Stated goal. Your answer should be a single number: the count of lines that include "joints".

*-*-*

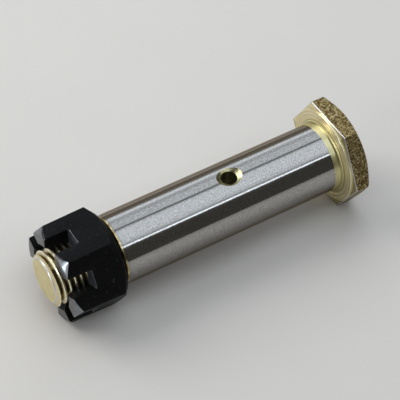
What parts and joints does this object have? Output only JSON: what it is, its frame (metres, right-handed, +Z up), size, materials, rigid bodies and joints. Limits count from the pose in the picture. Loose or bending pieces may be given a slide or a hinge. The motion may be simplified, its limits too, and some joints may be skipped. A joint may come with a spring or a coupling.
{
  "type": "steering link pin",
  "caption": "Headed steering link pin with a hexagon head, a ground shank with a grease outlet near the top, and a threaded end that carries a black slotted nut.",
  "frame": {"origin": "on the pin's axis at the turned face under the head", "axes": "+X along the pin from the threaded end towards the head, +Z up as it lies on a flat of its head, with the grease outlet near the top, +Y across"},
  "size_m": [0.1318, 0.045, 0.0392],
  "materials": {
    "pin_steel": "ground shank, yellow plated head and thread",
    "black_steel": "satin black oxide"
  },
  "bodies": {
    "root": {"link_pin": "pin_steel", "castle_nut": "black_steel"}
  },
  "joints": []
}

*-*-*

Answer to this problem. 2